Could a Hypertension Drug Rewire the Brains of Addicts?

A new study shows a blood pressure medication's potential to prevent relapses by erasing mental associations with alcohol and cocaine.


Can a hypertension drug rewire the brains of addicts?
David Goehring / Flickr

Researchers at the University of Texas at Austin think they've found a drug with the potential to prevent relapses for those trying to stay off booze and cocaine.

The drug, known as isradipine, is already approved by the Food and Drug Administration (FDA) for treating high blood pressure.

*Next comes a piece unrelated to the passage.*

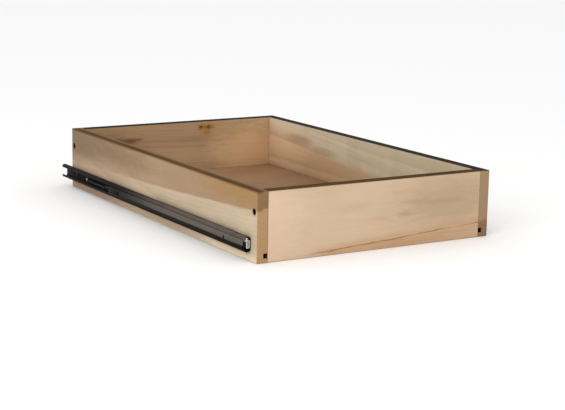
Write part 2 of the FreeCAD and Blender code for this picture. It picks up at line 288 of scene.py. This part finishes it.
def paintWood(name, board):
    paint = BoardPaint(name, board)
    paint.layFigure()
    for patch in board["patches"]:
        paint.layPatch(patch)
    for streak in board.get("streaks", ()):
        paint.layStreak(streak)
    for knot in board.get("knots", ()):
        paint.layKnot(knot)
    pits = paint.layEndGrain()
    if "bores" in board:
        paint.layBores()
    if "tuckedFrom" in board:
        # the floor's front border lies in the front panel's groove and is painted dark there, as
        # painted shade
        paint.lay((board["tuckedFrom"] - paint.y).rise(-0.0005, 0.0005), board["tuckedColour"])
    edge = paint.layTopEdgeShade()
    paint.set("Base Color", paint.colour)
    paint.set("Roughness",
              board["roughness"] + paint.rings * 0.08 + paint.pores * 0.15 + edge * 0.3)
    relief = paint.fibre * 0.5 + paint.rings * 0.4 - paint.pores * 0.8 - pits * 0.5
    paint.bump(relief, board["relief"], 0.6)
    return paint.material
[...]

According to the university's website:

Today, most experts acknowledge that environmental cues—the people, places, sights and sounds an addict experiences leading up to drug use—are among the primary triggers of relapses. It was an environmental cue (a ringing bell) that caused the dogs in Ivan Pavlov's famous experiments to salivate, even when they couldn't see or smell food.

Led by Hitoshi Morikawa, associate professor of neuroscience at The University of Texas at Austin, a team of researchers trained rats to associate either a black or white room with the use of a drug. Subsequently, when the addicted rats were offered the choice of going into either room, they nearly always chose the room they associated with their addiction.

Then one day, the researchers gave the addicted rats a high dose of an antihypertensive drug called isradipine before the rats made their choices. Although rats still preferred the room they associated with their addiction on that day, they no longer showed a preference for it on subsequent days. In fact, the lack of preference persisted in the isradipine-treated group in ways that couldn't be found in a control group—suggesting the addiction memories were not just suppressed but had gone away entirely.

"The isradipine erased memories that led them to associate a certain room with cocaine or alcohol," said Morikawa.

It's important to note the research doesn't suggest isradipine "reverses" addiction (as an International Business Times article put it), but rather helps prevent relapses by reversing "the rewiring that underlies memories of addiction-associated places." The ideal use-case would be more Philip Seymour Hoffman than Chris Farley.

While some drugs on the market "have been shown to prevent people from feeling euphoria when they take an addictive drug and that might prevent them from developing an addiction," isradipine could be effective in helping people who already have a problem and want to quit. According to The University of Texas at Austin: "A treatment based on this latest research, however, would be much more effective [than euphoria-inhibiting drugs], said Morikawa, targeting the associations an addict has with the experience leading up to taking a drug."

Neuroscience journalist and Reason contributor Maia Szalavitz points out that "most addiction is driven by a need to cope with some type of problem, whether that be psychiatric disorder, childhood trauma, economic dislocation, or some mix of all three." Without addressing the underlying problem, a drug like isradipine would be of little help.

If the drug is found to be effective at preventing relapses in humans, however, it would likely be met with less resistance and regulatory interference than other drugs used to treat addiction. Since isradipine is already FDA-approved, upon finding evidence of efficacy in treating addiction, doctors could begin prescribing it right away. And because it doesn't cause a "high," abstinence-based treatment programs could be quicker to add it to their medicine cabinets.